Sin embargo, parece que esos exasperantes iraquíes «prefirieron seguir con sus viejos rencores, violencia confesional, criminalidad étnica y su cultura de corrupción». ¿La conclusión de Peters? «Las sociedades árabes no pueden sostener la democracia como la conocemos.» En consecuencia, «es su tragedia, no la nuestra. Irak era la última oportunidad del mundo árabe de subir al tren de la modernidad, de dar un futuro a la región…» Aunque parezca increíble, al final expresa su convicción de que «si el mundo árabe e Irak se embarcan en una orgía de baños de sangre, la cruda verdad es que podríamos ser los beneficiarios», porque Irak habrá «consumido» a los «terroristas» y Estados Unidos «seguirá siendo la más grande potencia sobre la tierra».

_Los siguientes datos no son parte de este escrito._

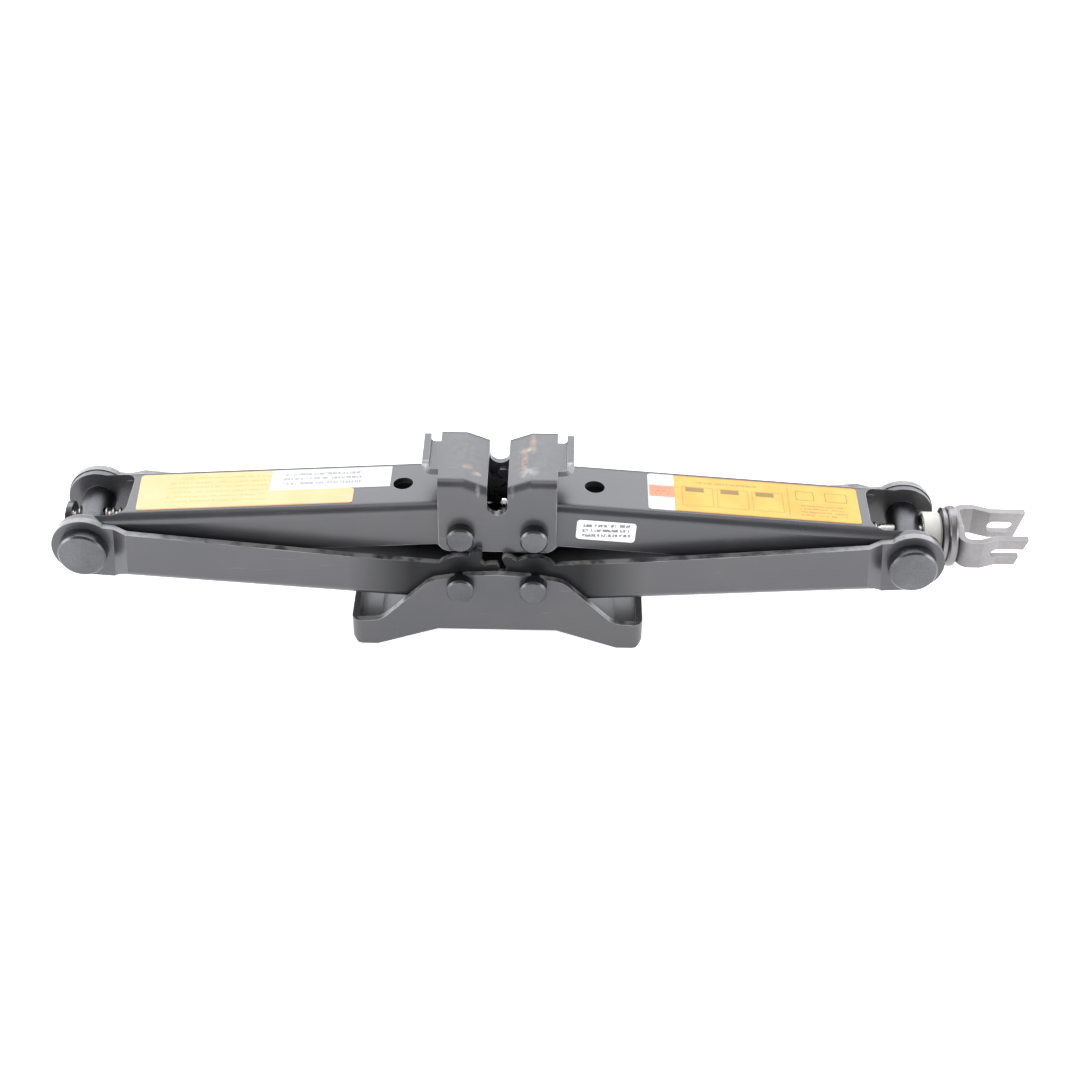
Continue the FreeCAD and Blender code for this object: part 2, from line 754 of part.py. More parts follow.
def collar_washer():
    """The screw's thrust collar: a thick flange with a hub that reaches the outer race."""
    body = new_body("collar_washer")
    hub_start = "race_place + 2 * race_length + 2 * (ball_gap + ball_radius)"
    section = sketch_on(body, "XZ_Plane")
    corners = [
        (hub_start, "shank_radius + running"),
        (hub_start, "collar_hub_radius"),
        ("collar_lip_place", "collar_hub_radius"),
        ("collar_lip_place", "collar_lip_radius"),
        ("collar_lip_place + collar_lip_length", "collar_lip_radius"),
        ("collar_lip_place + collar_lip_length", "collar_groove_radius"),
        ("collar_place", "collar_groove_radius"),
        ("collar_place", "collar_radius"),
        ("collar_place + collar_length", "collar_radius"),
        ("collar_place + collar_length", "shank_radius + running"),
    ]
    outline(section, corners)
    revolve(body, section, "X_Axis")
    round_edges(
        body,
        lambda at, along: near(math.hypot(at.y, at.z), "collar_radius") and abs(along.x) < 0.1,
        "collar_round",
    )
    put(body, "trunnion_offset", "trunnion_height")


def drive_yoke():
    """A bent strip with two prongs that take the crank's hook."""
    body = new_body("drive_yoke")
    strip = sketch_on(body, "XY_Plane")
    outside = [
        ("0", "yoke_half"),
        ("yoke_joggle_start", "yoke_half"),
        ("yoke_joggle_end", "yoke_tip_half"),
        ("yoke_rear_length", "yoke_tip_half"),
        ("yoke_rear_length", "yoke_tip_half - sheet"),
        ("yoke_joggle_end - 0.5", "yoke_tip_half - sheet"),
        ("yoke_joggle_start - 0.5", "yoke_half - sheet"),
        ("sheet", "yoke_half - sheet"),
    ]
    outline(strip, mirrored(outside))
    pad(body, strip, "yoke_height")
    round_edges(
        body,
        lambda at, along: abs(along.z) > 0.99 and near(at.x, "0") and near(abs(at.y), "yoke_half"),
        "yoke_bend",
    )
    round_edges(
        body,
        lambda at, along: abs(along.z) > 0.99
        and near(at.x, "sheet")
        and near(abs(at.y), "yoke_half - sheet"),
        "yoke_bend - sheet",
    )
    prong_tip(body, FRONT, "yoke_front_length", "yoke_front_slant")
    prong_tip(body, REAR, "yoke_rear_length", "yoke_rear_slant")
    bore = sketch_on(body, "YZ_Plane")
    circle(bore, "0", "0", "shank_radius + running")
    cut(body, bore, "4 * sheet")
    prong_slot(body, FRONT, "yoke_slot_start", f"{REACH}", "-yoke_slot_drop", "yoke_slot_height / 2")
    hole_end = "yoke_hole_start + yoke_hole_length"
    prong_slot(body, REAR, "yoke_hole_start", hole_end, "-yoke_hole_drop", "yoke_hole_height / 2")
    put(body, "yoke_place", "trunnion_height")


def prong_tip(body, face, length, slant):
    """Cuts one prong to length, shorter at its lower edge."""
    sketch = sketch_on(body, "XZ_Plane")
    top = "yoke_height / 2"
    corners = [(length, top), (f"{REACH}", top), (f"{REACH}", f"-{top}"), (f"{length} - {slant}", f"-{top}")]
    outline(sketch, corners)
    cut(body, sketch, both=False, backwards=face == FRONT)


def prong_slot(body, face, start, end, middle, radius):
    """A slot along one prong, round at its ends or open past the tip."""
    first, last = f"({start} + {radius})", f"({end} - {radius})"
    sketch = sketch_on(body, "XZ_Plane")
    outline(sketch, rectangle(first, last, f"({middle}) - {radius}", f"({middle}) + {radius}"))
    cut(body, sketch, both=False, backwards=face == FRONT)
    closed = size(end) < size("yoke_rear_length")
    for x in (first, last) if closed else (first,):
        sketch = sketch_on(body, "XZ_Plane")
        circle(sketch, x, middle, radius)
        cut(body, sketch, both=False, backwards=face == FRONT)


# ---- Labels ----


def web_label(label, side, corners, rounded_ends=()):
    """A label on an upper arm's web, its corners given from the jack's centre and the arm's middle line."""
    body = new_body(label)
    sketch = sketch_on(body, "XY_Plane", "upper_depth")
    outline(sketch, [(f"{side} * ({x} - pin_offset)", y) for x, y in corners])
    pad(body, sketch, "label_thickness", both=False)
    for end in rounded_ends:
        round_edges(
            body,
            lambda at, along: abs(along.z) > 0.99 and near(abs(at.x), f"{end} - pin_offset", LABEL_SLACK),
            "label_corner",
        )
    put(body, f"{side} * pin_offset", "saddle_pin_height", "closed_angle", turn=side)


def side_label():
    """A label on the front wall of the right upper arm."""
    body = new_body("label_side")
    sketch = sketch_on(body, "XZ_Plane", "upper_half")
    low = "side_label_top - side_label_height"
    outline(
        sketch,
        rectangle("side_label_start - pin_offset", "side_label_end - pin_offset", low, "side_label_top"),
    )
    pad(body, sketch, "label_thickness", both=False)
    round_edges(body, lambda at, along: abs(along.y) > 0.99, "label_corner")
    put(body, "pin_offset", "saddle_pin_height", "closed_angle", turn=RIGHT)


def labels():
    width = "label_half_width"
    left_yellow = [
        ("left_label_end + left_label_skew", width),
        ("white_label_end + 0.1", width),
        ("white_label_end + 0.1", "white_label_edge - 0.1"),
        ("left_label_start", "white_label_edge - 0.1"),
        ("left_label_start", f"-{width}"),
        ("left_label_end", f"-{width}"),
    ]
    web_label("label_left_yellow", LEFT, left_yellow, ("left_label_end", "left_label_start"))
    web_label(
        "label_left_white", LEFT, rectangle("white_label_start", "white_label_end", "white_label_edge", width)
    )
    web_label(
        "label_right_yellow",
        RIGHT,
        rectangle("right_label_split + 0.1", "right_label_end", f"-{width}", width),
        ("right_label_end",),
    )
    web_label(
        "label_right_white",
        RIGHT,
        rectangle("right_label_start", "right_label_split", f"-{width}", width),
        ("right_label_start",),
    )
    side_label()


# ---- The whole jack ----


def check_and_export():
    for item in doc.Objects:
        if "Invalid" in item.State or "Error" in item.State:
            raise RuntimeError(f"{item.Name} failed: {item.State}")
    os.makedirs("parts", exist_ok=True)
    for part in parts:
        if part.Shape.isNull() or not part.Shape.isValid():
            raise RuntimeError(f"{part.Label} has no valid shape")
        part.Shape.exportStep(f"parts/{part.Label}.step")
        print(f"{part.Label}: {len(part.Shape.Solids)} solid(s), {part.Shape.Volume:.0f} mm3")


def build():
    fill_sheet()
    base_bracket()
    saddle_bracket()
    for name, side in (("left", LEFT), ("right", RIGHT)):
        arm(f"lower_{name}_arm", side, LOWER)
        arm(f"upper_{name}_arm", side, UPPER)
        rivet_pin(f"base_pin_{name}", side, "base_half", "base_pin_height")
        rivet_pin(f"saddle_pin_{name}", side, "ear_half", "saddle_pin_height")
    trunnion("trunnion_left", LEFT, "thread_radius + running")
    trunnion("trunnion_right", RIGHT, "shank_radius + running")
    lifting_screw()
    stop_start = "-2 * trunnion_offset - stop_place - stop_length"
    stop_end = f"{stop_start} + stop_length"
    ring("screw_stop_ring", stop_start, stop_end, "thread_radius + running", "stop_radius")
    thrust_bearing()
    collar_washer()
    drive_yoke()
    labels()
    doc.recompute()
    check_and_export()


build()
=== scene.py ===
import math

import bmesh
import bpy
from mathutils import Matrix, Vector


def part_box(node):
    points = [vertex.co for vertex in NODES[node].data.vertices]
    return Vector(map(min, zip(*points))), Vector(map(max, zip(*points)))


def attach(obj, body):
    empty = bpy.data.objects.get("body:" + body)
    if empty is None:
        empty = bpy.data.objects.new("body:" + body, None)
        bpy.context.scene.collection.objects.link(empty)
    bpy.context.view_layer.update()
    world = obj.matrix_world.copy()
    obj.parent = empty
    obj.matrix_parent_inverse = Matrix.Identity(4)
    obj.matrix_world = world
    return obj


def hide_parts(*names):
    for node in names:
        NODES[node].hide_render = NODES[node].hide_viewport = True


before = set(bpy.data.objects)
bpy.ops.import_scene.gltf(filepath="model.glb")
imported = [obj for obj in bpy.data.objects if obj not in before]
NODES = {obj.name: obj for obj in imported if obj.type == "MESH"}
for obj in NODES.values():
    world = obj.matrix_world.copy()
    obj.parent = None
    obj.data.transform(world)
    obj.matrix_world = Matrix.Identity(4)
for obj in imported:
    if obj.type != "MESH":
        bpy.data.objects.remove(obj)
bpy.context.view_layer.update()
MM = 0.001

# ---- Places, all worked out from the frame ----

BASE_LOW, BASE_HIGH = (Vector(corner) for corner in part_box("base_bracket"))
CENTRE_X = (BASE_LOW.x + BASE_HIGH.x) / 2
SADDLE_HIGH = Vector(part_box("saddle_bracket")[1])
ARM_HIGH = Vector(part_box("lower_left_arm")[1])
SCREW_LOW, SCREW_HIGH = (Vector(corner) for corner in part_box("lifting_screw"))
SCREW_Z = (SCREW_LOW.z + SCREW_HIGH.z) / 2
COLLAR_LOW = Vector(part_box("collar_washer")[0])


# ---- Node material kit ----


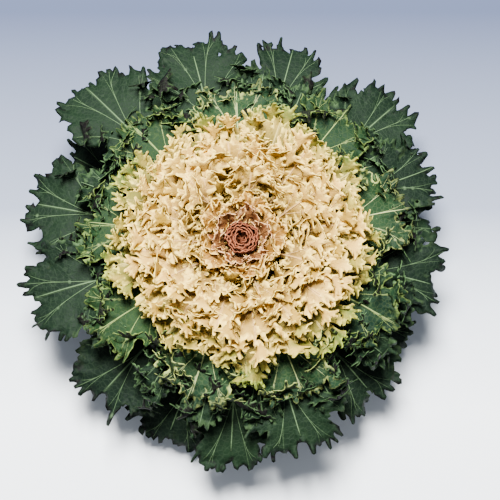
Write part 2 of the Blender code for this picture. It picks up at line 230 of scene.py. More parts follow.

Lo que hace a estos hombres indignos de prestarles mayor atención no es su descaro ¿acaso ninguno conoce la vergüenza?, sino la presunción racista de que la hecatombe en Irak es culpa de los iraquíes, de su atraso intrínseco, sus vicios y su incapacidad de apreciar los frutos de nuestra civilización. En ningún momento se preguntan si el hecho de que Estados Unidos sea «la más grande potencia sobre la tierra» pudiera formar parte del problema. Ni si los iraquíes que soportaron los peores años de la dictadura cuando Saddam tenía el apoyo de Estados Unidos, que fueron sancionados por la ONU al costo de medio millón de vidas de niños y luego brutalmente invadidos por nuestros ejércitos, tal vez no estuvieran en realidad tan terriblemente ansiosos de todas las maravillas que fuimos a ofrecerles. A muchos árabes, como he escrito antes, les gustaría un poco de nuestra democracia, pero también les gustaría otra clase de libertad: liberarse de nosotros.
Pero ya me entienden ustedes. Estamos preparando nuestras disculpas para emprender la retirada. Los iraquíes no nos merecen. Que se jodan. Esa es la grava que estamos extendiendo en el suelo del desierto para ayudar a nuestros tanques a salir de Irak.